As strong as the Titan material is, one secondary support-crew subplot still feels slightly underdeveloped. I understand why that character is there. I understand what the arc is setting up. I just don’t feel it yet. Every time the episode shifted away from Kelly, Luka, or the political negotiations to focus on that thread, I found myself thinking: “Yes, this matters… But can we please get back to the potentially civilization-changing science?” That’s not a fatal problem. Just noticeable. There’s also one late scientific reveal that arrives with such cinematic precision that my inner science nerd raised one respectful eyebrow.


What makes “Brave New World” so special is that it understands the real drama of exploration isn’t discovery. It’s ownership. Who gets credit. Who gets access. Who gets to define truth. And who gets left behind while history gets branded. That’s powerful. That’s timely. And frankly… That’s why For All Mankind continues to feel smarter than most science fiction on television.

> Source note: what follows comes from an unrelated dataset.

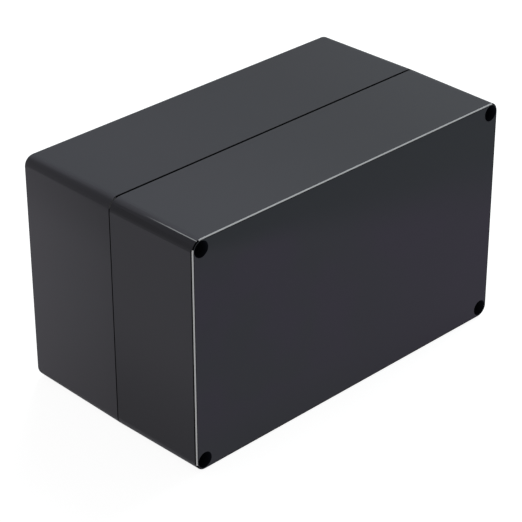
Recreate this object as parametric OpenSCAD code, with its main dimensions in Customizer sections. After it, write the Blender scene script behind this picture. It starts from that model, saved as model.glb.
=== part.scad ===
// Deep project box in two moulded halves. The base and the lid are drafted tubs that meet at a
// seam, with a tongue and a seal cord between them, and four long screws at the corners clamp them.
// The box stands on a long side with its lid to the front (-Y) and its back to +Y. X runs across,
// Z is up, and the origin is on the standing surface under the middle of the box. Millimetres.

/* [Box] */
// Width, measured at the seam
box_w = 200; // [190:1:240]
// Height as it stands, measured at the seam
box_h = 119.5; // [105:0.5:160]
// Depth of the base, from the seam to the back
base_d = 60.5; // [40:0.5:90]
// Depth of the lid, from the seam to its face
lid_d = 53; // [35:1:80]
// Wall thickness at the seam
wall = 3.5; // [3.3:0.1:4.5]
// Thickness of the back and of the lid's face
panel_t = 3; // [2.5:0.5:5]
// Radius of the four long corners, measured at the seam
corner_r = 6; // [5:0.5:8]

/* [Moulding] */
// Draft of the base's outer walls, in degrees
base_draft = 0.6; // [0.3:0.1:1.2]
// Draft of the lid's outer walls, in degrees
lid_draft = 0.7; // [0.3:0.1:1.2]
// Draft of the walls inside, in degrees
inner_draft = 0.5; // [0.3:0.1:1]
// Rounding round the back
back_round = 2; // [1:0.5:3]
// Chamfer round the lid's face
face_chamfer = 0.5; // [0.3:0.1:0.8]
// Slot left open round the seam
seam_gap = 0.6; // [0.2:0.1:0.8]

/* [Seal] */
// Width of the land outside the groove
land_w = 1; // [0.8:0.1:1.2]
// Width of the groove and of the cord in it
groove_w = 1.7; // [1.5:0.1:1.8]
// Depth of the groove in the lid's rim
groove_d = 3; // [2.5:0.1:4]
// Height of the tongue on the base's rim
tongue_h = 1.4; // [1:0.1:1.6]

/* [Corner posts] */
// Distance of each lid screw from the two sides of its corner
screw_in = 5.7; // [5.6:0.1:6.2]
// Diameter of the wells that the screw heads sink into
well_dia = 8.1; // [7.8:0.1:8.2]
// Depth of the wells
well_depth = 8; // [4:0.5:10]
// Distance of each wall-mounting hole from the lid screw beside it
mount_step = 10.3; // [10.2:0.1:14]
// Diameter of the wall-mounting holes
mount_dia = 4.5; // [3.5:0.1:5]
// Diameter of the shafts that lead to the wall-mounting holes
shaft_dia = 8.4; // [7.5:0.1:8.4]

/* [Board bosses] */
// Distance between the bosses across the box
boss_spacing_x = 140; // [100:5:145]
// Distance between the bosses up the box
boss_spacing_z = 80; // [60:5:85]
// Diameter of a boss
boss_dia = 7; // [6:0.5:9]
// Height of the bosses on the back
boss_h = 8; // [5:0.5:15]
// Height of the bosses on the lid's face
lid_boss_h = 5; // [3:0.5:12]

/* [Hidden] */
$fn = 64;
over = 1;
depth = base_d + lid_d;
post_r = well_dia / 2 + wall;
screw_x = box_w / 2 - screw_in;
screw_z = box_h / 2 - screw_in;
mount_x = screw_x - mount_step;
mount_floor = 6;
lid_shaft_top = 5;
inner_round = 1.5;
round_steps = 6;
tongue_clear = 0.2;
thread_r = 2;
thread_clear = 0.05;
hole_r = 2.2;
head_r = 3.7;
head_h = 2.6;
head_round = 0.8;
screw_bite = 5;
screw_l = lid_d - well_depth + screw_bite;
recess_w = 1;
recess_l = 4.4;
recess_d = 1.6;
insert_r = 2.8;
insert_l = 8;
insert_waist = 0.35;
insert_hole_l = 12;
pilot_r = 1.4;
pilot_d = 7;
lid_pilot_d = 5;
rib_t = 1.2;
rib_foot = 4;
rib_drop = 1.5;
plastic = [0.22, 0.22, 0.24];
cord = [0.08, 0.08, 0.08];
steel = [0.05, 0.05, 0.06];
brass = [0.78, 0.62, 0.3];

// --- Places: each half is drawn on its own seam plane, with +Z going away from the seam ---

module on_lid_side()
    translate([0, lid_d - depth / 2, box_h / 2])
        rotate([90, 0, 0])
            children();

module on_base_side()
    translate([0, lid_d - depth / 2, box_h / 2])
        mirror([0, 1, 0])
            rotate([90, 0, 0])
                children();

module at_corners()
    for (flip_x = [0, 1], flip_z = [0, 1])
        mirror([flip_x, 0, 0])
            mirror([0, flip_z, 0])
                children();

module at_bosses(height)
    at_corners()
        translate([boss_spacing_x / 2, boss_spacing_z / 2, height])
            children();

// --- Forms that both halves share ---

// A length to the nearest thousandth, so that faces made from different sums meet exactly
function exact(length) = round(1000 * length) / 1000;

// Outline of a wall as [inset, height] points: from the seam, along the draft, round the far edge
function wall_line(height, draft, round_r, steps, start = 0) =
    concat(
        [[exact(start * tan(draft)), start]],
        [for (i = [0 : steps])
            let (turn = 90 * i / steps)
            [exact(height * tan(draft) + round_r * (1 - cos(turn))),
             exact(height - round_r * (1 - sin(turn)))]]
    );

// A slab across the box, of the given length, whose two long walls follow the wall line
module walled_slab(span, length, line) {
    back = [for (i = [len(line) - 1 : -1 : 0]) line[i]];
    rotate([90, 0, 0])
        linear_extrude(height = length, center = true)
            polygon(concat([for (p = line) [span / 2 - p[0], p[1]]], [for (p = back) [p[0] - span / 2, p[1]]]));
}

// A block of w by h with rounded long corners, whose four walls follow the wall line
module drafted_block(w, h, r, line) {
    walled_slab(w, h - 2 * r, line);
    rotate([0, 0, 90])
        walled_slab(h, w - 2 * r, line);
    at_corners()
        translate([w / 2 - r, h / 2 - r, 0])
            rotate_extrude()
                polygon(concat([[0, line[0][1]]], [for (p = line) [r - p[0], p[1]]],
                               [[0, line[len(line) - 1][1]]]));
}

module rounded_plan(w, h, r) {
    square([w - 2 * r, h], center = true);
    square([w, h - 2 * r], center = true);
    at_corners()
        translate([w / 2 - r, h / 2 - r])
            circle(r);
}

// Plan of a corner post, which holds a lid screw and the mounting shaft beside it
module post_plan(r) {
    translate([mount_x, screw_z])
        circle(r);
    translate([mount_x, screw_z - r])
        square([box_w / 2 - mount_x, screw_in + r]);
}

// Plan of the inside of the seal's path, which passes inside the corner posts
module seal_plan(inset)
    difference() {
        square([box_w - 2 * inset, box_h - 2 * inset], center = true);
        at_corners()
            post_plan(well_dia / 2 + inset);
    }

module seal_band(outer_inset, inner_inset, height)
    linear_extrude(height = height)
        difference() {
            seal_plan(outer_inset);
            seal_plan(inner_inset);
        }

// A boss with four gussets, standing up to the given height from the panel behind it
module boss(standing_h) {
    boss_r = boss_dia / 2;
    foot_r = boss_r + rib_foot;
    cylinder(r = boss_r, h = standing_h + over);
    for (turn = [0 : 90 : 270])
        rotate([90, 0, turn])
            linear_extrude(height = rib_t, center = true)
                polygon([[0, rib_drop], [boss_r, rib_drop], [foot_r, standing_h],
                         [foot_r, standing_h + over], [0, standing_h + over]]);
}

// The hollow of one half, with the posts and bosses left standing in it; the posts fill its corners
module hollow(inner_d, standing_h) {
    line = wall_line(inner_d, inner_draft, inner_round, round_steps / 2, -over);
    difference() {
        intersection() {
            walled_slab(box_w - 2 * wall, box_h, line);
            rotate([0, 0, 90])
                walled_slab(box_h - 2 * wall, box_w, line);
        }
        at_corners()
            translate([0, 0, -2 * over])
                linear_extrude(height = inner_d + 3 * over)
                    post_plan(post_r);
        at_bosses(inner_d - standing_h)
            boss(standing_h);
    }
}

// One half: a drafted tub with the slot round its rim that shows as the seam
module half_tub(outer_d, draft, round_r, steps, standing_h)
    difference() {
        drafted_block(box_w, box_h, corner_r, wall_line(outer_d, draft, round_r, steps));
        hollow(outer_d - panel_t, standing_h);
        translate([0, 0, -over])
            linear_extrude(height = over + seam_gap / 2)
                difference() {
                    square([box_w + over, box_h + over], center = true);
                    rounded_plan(box_w - 2 * land_w, box_h - 2 * land_w, corner_r - land_w);
                }
    }

module drilled(x, z, r, from, to)
    translate([x, z, from])
        cylinder(r = r, h = to - from);

// --- The pieces ---

module base()
    color(plastic)
        on_base_side() {
            difference() {
                half_tub(base_d, base_draft, back_round, round_steps, boss_h);
                at_corners() {
                    drilled(screw_x, screw_z, insert_r, -over, insert_l);
                    drilled(screw_x, screw_z, hole_r, insert_l - over, insert_hole_l);
                    drilled(mount_x, screw_z, shaft_dia / 2, -over, base_d - mount_floor);
                    drilled(mount_x, screw_z, mount_dia / 2, 0, base_d + over);
                }
                at_bosses(base_d - panel_t - boss_h - over)
                    cylinder(r = pilot_r, h = pilot_d + over);
            }
            translate([0, 0, -tongue_h])
                seal_band(land_w + tongue_clear, land_w + groove_w - tongue_clear, tongue_h + over);
        }

module lid()
    color(plastic)
        on_lid_side()
            difference() {
                half_tub(lid_d, lid_draft, face_chamfer, 1, lid_boss_h);
                translate([0, 0, -over])
                    seal_band(land_w, land_w + groove_w, groove_d + over);
                at_corners() {
                    drilled(screw_x, screw_z, hole_r, -over, lid_d);
                    drilled(screw_x, screw_z, well_dia / 2, lid_d - well_depth, lid_d + over);
                    drilled(mount_x, screw_z, shaft_dia / 2, -over, lid_d - lid_shaft_top);
                }
                at_bosses(lid_d - panel_t - lid_boss_h - over)
                    cylinder(r = pilot_r, h = lid_pilot_d + over);
            }

module gasket()
    color(cord)
        on_lid_side()
            translate([0, 0, tongue_h])
                seal_band(land_w, land_w + groove_w, groove_d - tongue_h);

// A pan-head screw with a cross recess; its underside sits on the floor of the well
module lid_screw(side_x, side_z) {
    rounding = [for (i = [0 : round_steps])
        let (turn = 90 * i / round_steps)
        [head_r - head_round * (1 - cos(turn)), head_h - head_round * (1 - sin(turn))]];
    shank_r = thread_r - thread_clear;
    color(steel)
        on_lid_side()
            translate([side_x * screw_x, side_z * screw_z, lid_d - well_depth])
                difference() {
                    rotate_extrude()
                        polygon(concat(
                            [[0, -screw_l], [shank_r - 0.5, -screw_l], [shank_r, -screw_l + 0.5],
                             [shank_r, 0], [head_r, 0]],
                            rounding,
                            [[0, head_h]]
                        ));
                    for (turn = [0, 90])
                        rotate([0, 0, turn])
                            translate([-recess_l / 2, -recess_w / 2, head_h - recess_d])
                                cube([recess_l, recess_w, recess_d + over]);
                }
}

// A threaded brass insert with two waists, pressed into the top of a post
module insert(side_x, side_z) {
    waist_r = insert_r - insert_waist;
    band = insert_l / 5;
    color(brass)
        on_base_side()
            translate([side_x * screw_x, side_z * screw_z, 0])
                rotate_extrude()
                    polygon([
                        [thread_r, 0], [insert_r, 0], [insert_r, band], [waist_r, band],
                        [waist_r, 2 * band], [insert_r, 2 * band], [insert_r, 3 * band],
                        [waist_r, 3 * band], [waist_r, 4 * band], [insert_r, 4 * band],
                        [insert_r, 5 * band], [thread_r, 5 * band]
                    ]);
}

base();
lid();
gasket();
lid_screw(-1, 1);  // lid_screw_top_left
lid_screw(1, 1);  // lid_screw_top_right
lid_screw(-1, -1);  // lid_screw_bottom_left
lid_screw(1, -1);  // lid_screw_bottom_right
insert(-1, 1);  // insert_top_left
insert(1, 1);  // insert_top_right
insert(-1, -1);  // insert_bottom_left
insert(1, -1);  // insert_bottom_right
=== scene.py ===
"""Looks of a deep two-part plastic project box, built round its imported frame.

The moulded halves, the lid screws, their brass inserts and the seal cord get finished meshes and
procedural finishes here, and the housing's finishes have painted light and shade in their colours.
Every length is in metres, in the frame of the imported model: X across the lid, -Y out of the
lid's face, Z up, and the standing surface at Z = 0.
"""

import logging
import math
from dataclasses import dataclass
from enum import Enum

import bmesh
import bpy
from mathutils import Matrix, Vector


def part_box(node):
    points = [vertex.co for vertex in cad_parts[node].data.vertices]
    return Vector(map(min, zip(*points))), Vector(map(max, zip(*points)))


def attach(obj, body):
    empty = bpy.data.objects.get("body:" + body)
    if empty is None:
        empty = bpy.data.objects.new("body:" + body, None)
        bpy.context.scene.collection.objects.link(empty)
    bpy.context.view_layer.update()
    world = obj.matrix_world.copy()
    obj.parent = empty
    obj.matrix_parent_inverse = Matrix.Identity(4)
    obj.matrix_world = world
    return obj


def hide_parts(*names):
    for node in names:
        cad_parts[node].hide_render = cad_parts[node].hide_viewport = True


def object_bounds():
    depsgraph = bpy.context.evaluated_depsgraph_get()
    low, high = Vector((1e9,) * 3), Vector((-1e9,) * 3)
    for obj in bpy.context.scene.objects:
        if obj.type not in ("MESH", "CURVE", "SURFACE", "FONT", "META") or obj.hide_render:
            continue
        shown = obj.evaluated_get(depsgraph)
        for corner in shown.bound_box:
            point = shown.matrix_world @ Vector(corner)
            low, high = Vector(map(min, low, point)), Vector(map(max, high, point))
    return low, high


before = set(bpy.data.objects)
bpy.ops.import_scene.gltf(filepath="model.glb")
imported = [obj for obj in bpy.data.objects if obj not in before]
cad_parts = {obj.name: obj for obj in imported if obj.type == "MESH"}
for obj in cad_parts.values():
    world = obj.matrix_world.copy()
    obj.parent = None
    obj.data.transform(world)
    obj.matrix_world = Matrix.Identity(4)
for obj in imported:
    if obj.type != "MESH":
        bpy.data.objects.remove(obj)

CAD_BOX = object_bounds()
MM = 0.001
LOG = logging.getLogger("project_box")
BODY = "root"
# The slack allowed when a point is compared with a plane
SLACK = 0.01 * MM
# Edges that turn more than this, in radians, are rounded over
SHARP = math.radians(35)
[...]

By the time the credits rolled, I wasn’t thinking about Titan. I wasn’t thinking about NASA. I wasn’t even thinking about alien chemistry. I was thinking about Kelly Baldwin. About what it means to discover something so important that the moment it exists… It stops belonging to you. “Brave New World” is visually extraordinary, emotionally mature, scientifically ambitious, politically sharp, and anchored by one of Cynthy Wu’s strongest performances in the series. It stumbles only slightly with one undercooked side thread and a reveal that arrives with suspiciously perfect timing, but when nearly everything else is this good… Those complaints feel microscopic. Also… If anyone in episode nine says, “We should keep this confidential for now…” I’m immediately worried.